[Records]
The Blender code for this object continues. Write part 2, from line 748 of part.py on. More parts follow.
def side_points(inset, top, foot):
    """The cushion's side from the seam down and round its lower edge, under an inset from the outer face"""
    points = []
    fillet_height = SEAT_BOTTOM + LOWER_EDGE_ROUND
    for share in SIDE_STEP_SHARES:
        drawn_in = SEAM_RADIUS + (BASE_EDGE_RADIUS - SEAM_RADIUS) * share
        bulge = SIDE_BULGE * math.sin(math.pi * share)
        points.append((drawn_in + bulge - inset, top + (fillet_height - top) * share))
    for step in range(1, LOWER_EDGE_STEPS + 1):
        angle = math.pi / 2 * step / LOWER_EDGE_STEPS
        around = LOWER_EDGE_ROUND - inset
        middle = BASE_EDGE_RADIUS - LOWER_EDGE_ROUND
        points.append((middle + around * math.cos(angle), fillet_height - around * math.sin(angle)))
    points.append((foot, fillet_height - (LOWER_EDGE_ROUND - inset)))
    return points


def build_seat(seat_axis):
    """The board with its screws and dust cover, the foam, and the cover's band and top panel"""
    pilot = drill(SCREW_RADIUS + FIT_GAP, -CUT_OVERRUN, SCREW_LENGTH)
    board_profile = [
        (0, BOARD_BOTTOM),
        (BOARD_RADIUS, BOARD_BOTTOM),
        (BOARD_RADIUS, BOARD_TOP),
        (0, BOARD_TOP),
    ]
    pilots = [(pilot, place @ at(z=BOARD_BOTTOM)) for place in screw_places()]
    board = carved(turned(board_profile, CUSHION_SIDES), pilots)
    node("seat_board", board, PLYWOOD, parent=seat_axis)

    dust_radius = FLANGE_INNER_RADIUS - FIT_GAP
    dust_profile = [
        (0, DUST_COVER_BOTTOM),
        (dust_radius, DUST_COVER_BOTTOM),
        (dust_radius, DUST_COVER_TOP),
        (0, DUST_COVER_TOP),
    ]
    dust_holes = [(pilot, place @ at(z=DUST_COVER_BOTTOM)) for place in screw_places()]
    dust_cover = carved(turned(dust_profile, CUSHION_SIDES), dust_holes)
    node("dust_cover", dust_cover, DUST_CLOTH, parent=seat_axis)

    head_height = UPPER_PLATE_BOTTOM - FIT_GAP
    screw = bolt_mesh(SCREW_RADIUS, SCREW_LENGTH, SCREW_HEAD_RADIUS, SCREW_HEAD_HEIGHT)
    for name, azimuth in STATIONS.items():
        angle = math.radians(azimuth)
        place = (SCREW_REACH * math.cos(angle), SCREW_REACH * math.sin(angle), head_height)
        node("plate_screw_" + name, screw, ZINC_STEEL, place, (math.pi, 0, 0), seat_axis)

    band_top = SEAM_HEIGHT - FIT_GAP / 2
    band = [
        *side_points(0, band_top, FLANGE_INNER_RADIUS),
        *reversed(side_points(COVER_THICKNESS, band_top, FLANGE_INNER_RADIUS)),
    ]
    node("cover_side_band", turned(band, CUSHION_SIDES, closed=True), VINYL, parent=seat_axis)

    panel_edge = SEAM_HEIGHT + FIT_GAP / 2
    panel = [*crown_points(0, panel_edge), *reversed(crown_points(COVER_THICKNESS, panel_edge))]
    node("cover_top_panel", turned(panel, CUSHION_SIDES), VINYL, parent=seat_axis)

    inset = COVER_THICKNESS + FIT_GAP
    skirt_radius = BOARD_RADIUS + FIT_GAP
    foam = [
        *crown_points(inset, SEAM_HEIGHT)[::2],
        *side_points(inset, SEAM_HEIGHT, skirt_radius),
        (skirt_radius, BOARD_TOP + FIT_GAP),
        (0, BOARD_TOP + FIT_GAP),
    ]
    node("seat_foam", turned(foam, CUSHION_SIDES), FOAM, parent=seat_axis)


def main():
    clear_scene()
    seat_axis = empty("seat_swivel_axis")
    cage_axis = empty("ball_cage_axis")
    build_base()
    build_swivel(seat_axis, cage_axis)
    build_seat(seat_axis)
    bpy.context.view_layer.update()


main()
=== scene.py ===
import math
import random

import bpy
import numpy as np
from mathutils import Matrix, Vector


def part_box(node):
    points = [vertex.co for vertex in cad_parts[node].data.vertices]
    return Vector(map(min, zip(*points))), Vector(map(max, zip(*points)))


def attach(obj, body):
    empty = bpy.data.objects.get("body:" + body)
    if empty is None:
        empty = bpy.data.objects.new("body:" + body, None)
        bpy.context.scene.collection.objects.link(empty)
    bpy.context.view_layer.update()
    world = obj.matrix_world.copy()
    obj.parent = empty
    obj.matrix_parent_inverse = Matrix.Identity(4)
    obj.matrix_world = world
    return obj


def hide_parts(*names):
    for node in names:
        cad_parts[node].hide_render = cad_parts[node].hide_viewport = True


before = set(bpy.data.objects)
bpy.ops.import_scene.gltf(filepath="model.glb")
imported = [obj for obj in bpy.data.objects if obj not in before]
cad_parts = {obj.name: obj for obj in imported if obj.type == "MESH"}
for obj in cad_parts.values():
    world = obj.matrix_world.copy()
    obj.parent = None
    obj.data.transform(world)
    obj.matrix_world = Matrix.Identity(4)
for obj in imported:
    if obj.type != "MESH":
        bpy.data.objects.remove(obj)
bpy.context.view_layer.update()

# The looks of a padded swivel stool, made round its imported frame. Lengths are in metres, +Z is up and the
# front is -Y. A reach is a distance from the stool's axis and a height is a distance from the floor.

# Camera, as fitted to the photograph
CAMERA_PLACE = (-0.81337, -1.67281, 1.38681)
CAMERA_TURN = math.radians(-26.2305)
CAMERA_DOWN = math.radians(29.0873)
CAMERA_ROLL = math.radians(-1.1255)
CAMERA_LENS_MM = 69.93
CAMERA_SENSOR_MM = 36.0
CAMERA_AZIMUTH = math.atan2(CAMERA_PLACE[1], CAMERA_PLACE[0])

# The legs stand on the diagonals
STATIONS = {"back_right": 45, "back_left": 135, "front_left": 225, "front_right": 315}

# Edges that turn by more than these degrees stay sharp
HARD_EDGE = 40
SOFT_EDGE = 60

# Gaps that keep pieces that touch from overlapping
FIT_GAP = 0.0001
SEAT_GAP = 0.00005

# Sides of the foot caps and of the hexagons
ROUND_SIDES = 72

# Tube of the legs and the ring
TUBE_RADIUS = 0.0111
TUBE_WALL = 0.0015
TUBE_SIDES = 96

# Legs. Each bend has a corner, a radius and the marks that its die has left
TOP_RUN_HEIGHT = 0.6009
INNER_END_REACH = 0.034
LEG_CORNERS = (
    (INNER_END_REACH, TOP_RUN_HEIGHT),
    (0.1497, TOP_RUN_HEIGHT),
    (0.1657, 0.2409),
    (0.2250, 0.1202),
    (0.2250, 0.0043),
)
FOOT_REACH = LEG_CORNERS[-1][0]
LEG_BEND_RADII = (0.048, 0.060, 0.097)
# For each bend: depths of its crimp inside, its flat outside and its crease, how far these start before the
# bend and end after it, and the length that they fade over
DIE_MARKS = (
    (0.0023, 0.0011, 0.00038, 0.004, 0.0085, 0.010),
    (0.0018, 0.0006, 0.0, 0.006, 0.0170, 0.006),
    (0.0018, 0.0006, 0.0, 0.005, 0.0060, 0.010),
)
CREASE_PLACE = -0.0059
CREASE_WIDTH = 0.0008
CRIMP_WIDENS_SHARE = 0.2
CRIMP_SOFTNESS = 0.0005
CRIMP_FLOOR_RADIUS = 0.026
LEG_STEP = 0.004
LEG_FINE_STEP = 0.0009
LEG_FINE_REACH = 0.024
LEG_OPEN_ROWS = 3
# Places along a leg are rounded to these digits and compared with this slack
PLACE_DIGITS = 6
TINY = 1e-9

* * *

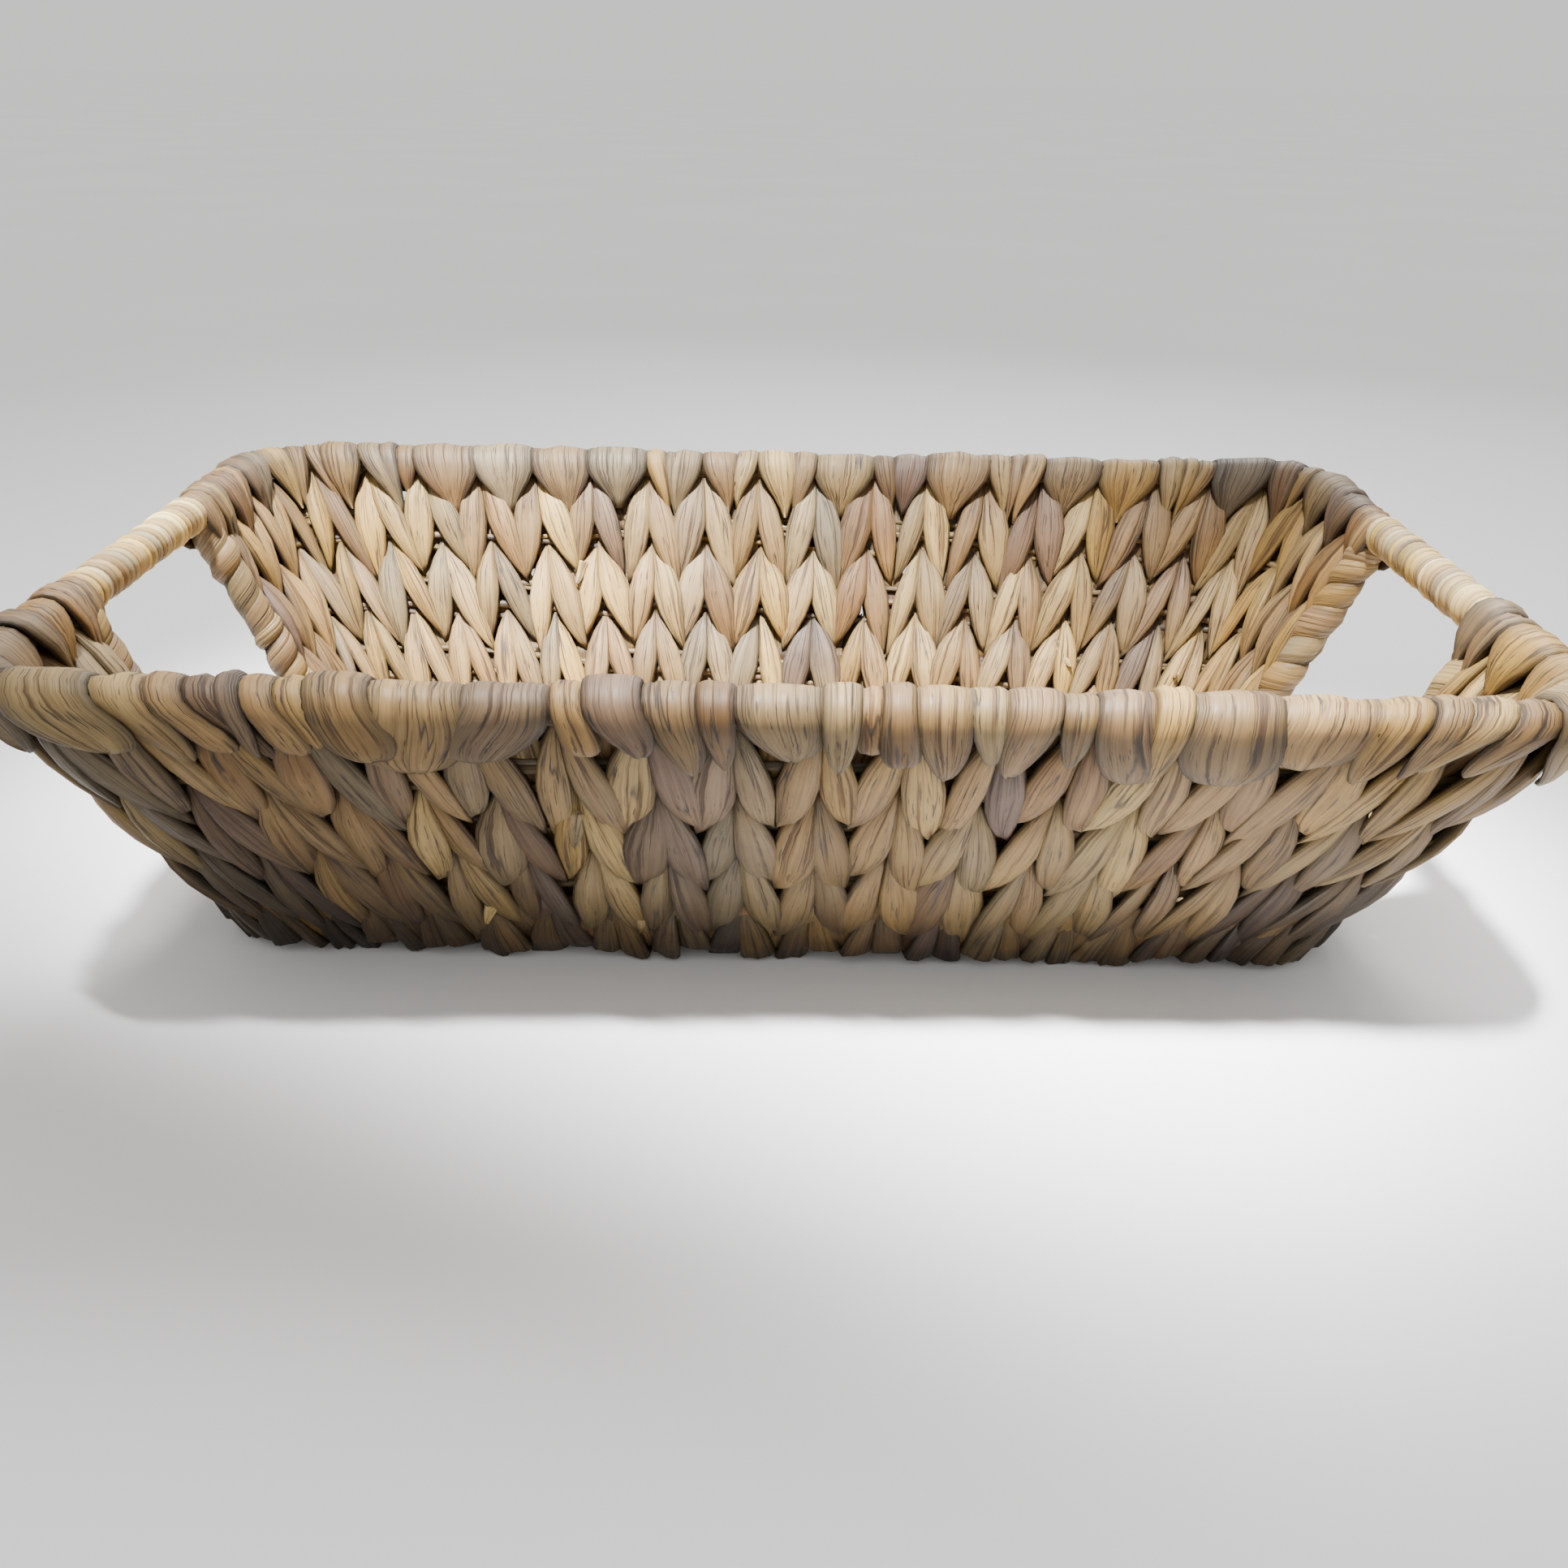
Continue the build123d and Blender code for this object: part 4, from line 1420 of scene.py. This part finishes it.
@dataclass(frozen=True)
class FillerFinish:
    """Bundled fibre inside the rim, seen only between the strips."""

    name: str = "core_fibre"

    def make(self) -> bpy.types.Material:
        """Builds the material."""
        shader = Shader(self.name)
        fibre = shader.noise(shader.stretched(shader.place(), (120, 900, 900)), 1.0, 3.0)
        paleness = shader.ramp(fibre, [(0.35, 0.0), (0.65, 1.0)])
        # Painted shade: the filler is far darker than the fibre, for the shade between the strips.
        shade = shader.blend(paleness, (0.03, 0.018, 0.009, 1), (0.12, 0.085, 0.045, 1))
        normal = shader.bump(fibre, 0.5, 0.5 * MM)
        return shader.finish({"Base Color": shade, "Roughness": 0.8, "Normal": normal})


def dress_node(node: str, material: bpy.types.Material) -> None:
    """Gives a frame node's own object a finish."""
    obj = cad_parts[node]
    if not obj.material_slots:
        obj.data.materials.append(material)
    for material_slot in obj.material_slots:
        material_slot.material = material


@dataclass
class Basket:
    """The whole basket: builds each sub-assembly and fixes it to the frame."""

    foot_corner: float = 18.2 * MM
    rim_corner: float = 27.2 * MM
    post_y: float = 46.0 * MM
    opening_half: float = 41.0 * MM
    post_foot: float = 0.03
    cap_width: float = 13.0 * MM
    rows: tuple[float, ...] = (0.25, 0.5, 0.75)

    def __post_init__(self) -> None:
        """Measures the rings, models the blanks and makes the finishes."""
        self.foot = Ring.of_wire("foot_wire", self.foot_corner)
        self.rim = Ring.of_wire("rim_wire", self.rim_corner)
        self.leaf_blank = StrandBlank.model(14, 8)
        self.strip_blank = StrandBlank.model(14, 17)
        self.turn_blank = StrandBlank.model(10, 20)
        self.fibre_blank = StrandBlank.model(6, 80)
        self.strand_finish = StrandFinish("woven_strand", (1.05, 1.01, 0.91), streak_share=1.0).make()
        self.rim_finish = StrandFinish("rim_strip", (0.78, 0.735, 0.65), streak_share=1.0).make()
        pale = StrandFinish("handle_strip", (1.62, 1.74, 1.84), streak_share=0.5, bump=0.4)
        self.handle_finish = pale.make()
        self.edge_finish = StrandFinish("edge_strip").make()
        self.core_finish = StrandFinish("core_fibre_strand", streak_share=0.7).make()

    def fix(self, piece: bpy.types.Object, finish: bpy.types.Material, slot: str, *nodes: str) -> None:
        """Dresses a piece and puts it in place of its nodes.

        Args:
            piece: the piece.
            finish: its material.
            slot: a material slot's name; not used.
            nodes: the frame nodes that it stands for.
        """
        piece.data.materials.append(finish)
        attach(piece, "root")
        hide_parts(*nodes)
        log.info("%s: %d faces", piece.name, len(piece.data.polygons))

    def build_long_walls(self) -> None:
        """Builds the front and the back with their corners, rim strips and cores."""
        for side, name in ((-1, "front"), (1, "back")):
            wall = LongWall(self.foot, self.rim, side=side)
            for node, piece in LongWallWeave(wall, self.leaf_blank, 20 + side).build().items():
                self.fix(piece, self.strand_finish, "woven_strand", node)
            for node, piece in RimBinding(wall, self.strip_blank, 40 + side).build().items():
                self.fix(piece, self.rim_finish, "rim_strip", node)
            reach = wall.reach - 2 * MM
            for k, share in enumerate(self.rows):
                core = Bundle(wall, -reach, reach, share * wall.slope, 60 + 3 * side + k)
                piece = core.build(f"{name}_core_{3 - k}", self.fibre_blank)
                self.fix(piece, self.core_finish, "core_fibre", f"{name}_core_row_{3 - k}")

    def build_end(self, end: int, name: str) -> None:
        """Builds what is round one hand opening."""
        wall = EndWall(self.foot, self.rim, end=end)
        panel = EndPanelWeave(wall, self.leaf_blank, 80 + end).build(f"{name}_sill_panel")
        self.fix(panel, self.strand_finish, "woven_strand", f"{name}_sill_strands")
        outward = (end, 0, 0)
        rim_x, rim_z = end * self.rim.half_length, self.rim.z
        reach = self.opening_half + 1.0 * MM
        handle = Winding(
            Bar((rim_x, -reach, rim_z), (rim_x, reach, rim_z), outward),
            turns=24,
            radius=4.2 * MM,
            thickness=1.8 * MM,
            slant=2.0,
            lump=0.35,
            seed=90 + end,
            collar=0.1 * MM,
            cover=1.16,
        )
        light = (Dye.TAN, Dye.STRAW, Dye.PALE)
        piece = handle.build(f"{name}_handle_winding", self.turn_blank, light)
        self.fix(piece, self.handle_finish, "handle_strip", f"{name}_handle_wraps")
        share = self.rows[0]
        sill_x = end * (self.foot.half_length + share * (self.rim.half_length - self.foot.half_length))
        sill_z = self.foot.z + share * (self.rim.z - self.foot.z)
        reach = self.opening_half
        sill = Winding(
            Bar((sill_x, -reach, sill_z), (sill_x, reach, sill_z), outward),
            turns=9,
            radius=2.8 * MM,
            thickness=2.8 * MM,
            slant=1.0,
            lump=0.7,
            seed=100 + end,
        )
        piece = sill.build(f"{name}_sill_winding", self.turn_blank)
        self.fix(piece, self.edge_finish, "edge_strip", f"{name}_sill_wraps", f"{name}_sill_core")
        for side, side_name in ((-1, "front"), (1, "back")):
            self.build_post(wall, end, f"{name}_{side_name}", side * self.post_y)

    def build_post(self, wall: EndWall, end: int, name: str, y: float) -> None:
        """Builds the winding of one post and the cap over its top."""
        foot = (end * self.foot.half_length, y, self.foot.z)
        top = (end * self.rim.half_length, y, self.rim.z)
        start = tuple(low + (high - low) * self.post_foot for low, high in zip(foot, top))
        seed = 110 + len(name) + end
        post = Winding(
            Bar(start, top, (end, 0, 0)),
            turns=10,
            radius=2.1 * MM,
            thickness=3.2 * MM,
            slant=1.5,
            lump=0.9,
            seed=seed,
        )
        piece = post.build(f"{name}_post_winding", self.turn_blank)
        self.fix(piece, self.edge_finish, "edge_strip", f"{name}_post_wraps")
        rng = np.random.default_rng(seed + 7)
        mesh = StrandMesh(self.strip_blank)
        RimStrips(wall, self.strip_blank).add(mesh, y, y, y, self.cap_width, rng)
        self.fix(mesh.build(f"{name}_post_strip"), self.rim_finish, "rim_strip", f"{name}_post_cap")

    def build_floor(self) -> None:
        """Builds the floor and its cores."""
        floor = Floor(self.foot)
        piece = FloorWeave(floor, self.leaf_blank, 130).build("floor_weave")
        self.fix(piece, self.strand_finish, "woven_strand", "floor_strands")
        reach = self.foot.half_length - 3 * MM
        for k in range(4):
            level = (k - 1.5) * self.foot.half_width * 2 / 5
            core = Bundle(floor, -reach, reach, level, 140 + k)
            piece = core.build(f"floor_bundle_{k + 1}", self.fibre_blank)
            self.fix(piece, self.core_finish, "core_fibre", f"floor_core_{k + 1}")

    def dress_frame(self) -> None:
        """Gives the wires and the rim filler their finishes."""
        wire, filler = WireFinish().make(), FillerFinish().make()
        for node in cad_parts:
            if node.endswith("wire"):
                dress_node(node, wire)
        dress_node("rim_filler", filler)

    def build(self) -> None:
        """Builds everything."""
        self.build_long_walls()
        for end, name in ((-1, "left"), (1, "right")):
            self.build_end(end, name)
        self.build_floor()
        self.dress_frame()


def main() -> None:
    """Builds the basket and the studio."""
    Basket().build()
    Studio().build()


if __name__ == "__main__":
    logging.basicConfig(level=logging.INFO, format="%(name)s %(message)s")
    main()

* * *

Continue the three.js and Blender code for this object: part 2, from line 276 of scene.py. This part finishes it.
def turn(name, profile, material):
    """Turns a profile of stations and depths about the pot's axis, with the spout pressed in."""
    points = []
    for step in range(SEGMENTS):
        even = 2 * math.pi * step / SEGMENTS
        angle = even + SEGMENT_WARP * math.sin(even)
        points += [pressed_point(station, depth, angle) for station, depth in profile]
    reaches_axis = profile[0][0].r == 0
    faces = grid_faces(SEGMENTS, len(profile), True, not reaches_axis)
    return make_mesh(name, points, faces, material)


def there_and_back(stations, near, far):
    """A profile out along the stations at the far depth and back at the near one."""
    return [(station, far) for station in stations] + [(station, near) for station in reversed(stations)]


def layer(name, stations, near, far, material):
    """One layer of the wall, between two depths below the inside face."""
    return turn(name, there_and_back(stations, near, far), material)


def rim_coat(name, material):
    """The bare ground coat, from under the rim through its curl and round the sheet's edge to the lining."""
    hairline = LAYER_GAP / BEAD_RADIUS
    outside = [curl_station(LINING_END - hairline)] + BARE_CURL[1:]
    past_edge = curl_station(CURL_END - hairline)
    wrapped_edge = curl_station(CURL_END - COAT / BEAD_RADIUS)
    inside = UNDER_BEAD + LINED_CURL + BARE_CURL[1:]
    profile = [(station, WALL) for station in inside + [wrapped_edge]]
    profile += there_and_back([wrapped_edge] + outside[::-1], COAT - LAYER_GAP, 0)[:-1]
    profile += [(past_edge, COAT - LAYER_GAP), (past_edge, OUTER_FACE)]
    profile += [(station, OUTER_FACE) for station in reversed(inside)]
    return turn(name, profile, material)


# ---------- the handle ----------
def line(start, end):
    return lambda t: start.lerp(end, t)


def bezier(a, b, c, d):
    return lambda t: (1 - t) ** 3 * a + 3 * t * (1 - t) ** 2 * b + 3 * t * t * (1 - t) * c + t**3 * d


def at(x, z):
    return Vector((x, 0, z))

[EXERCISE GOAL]
Transcribe, word for word, every line from the line with "inset = COVER_THICKNESS + FIT_GAP" to the line with "cad_parts[node].hide_render = cad_parts[node].hide_viewport", inclusive, and output nothing else.

[CORRECT OUTPUT]
    inset = COVER_THICKNESS + FIT_GAP
    skirt_radius = BOARD_RADIUS + FIT_GAP
    foam = [
        *crown_points(inset, SEAM_HEIGHT)[::2],
        *side_points(inset, SEAM_HEIGHT, skirt_radius),
        (skirt_radius, BOARD_TOP + FIT_GAP),
        (0, BOARD_TOP + FIT_GAP),
    ]
    node("seat_foam", turned(foam, CUSHION_SIDES), FOAM, parent=seat_axis)


def main():
    clear_scene()
    seat_axis = empty("seat_swivel_axis")
    cage_axis = empty("ball_cage_axis")
    build_base()
    build_swivel(seat_axis, cage_axis)
    build_seat(seat_axis)
    bpy.context.view_layer.update()


main()
=== scene.py ===
import math
import random

import bpy
import numpy as np
from mathutils import Matrix, Vector


def part_box(node):
    points = [vertex.co for vertex in cad_parts[node].data.vertices]
    return Vector(map(min, zip(*points))), Vector(map(max, zip(*points)))


def attach(obj, body):
    empty = bpy.data.objects.get("body:" + body)
    if empty is None:
        empty = bpy.data.objects.new("body:" + body, None)
        bpy.context.scene.collection.objects.link(empty)
    bpy.context.view_layer.update()
    world = obj.matrix_world.copy()
    obj.parent = empty
    obj.matrix_parent_inverse = Matrix.Identity(4)
    obj.matrix_world = world
    return obj


def hide_parts(*names):
    for node in names:
        cad_parts[node].hide_render = cad_parts[node].hide_viewport = True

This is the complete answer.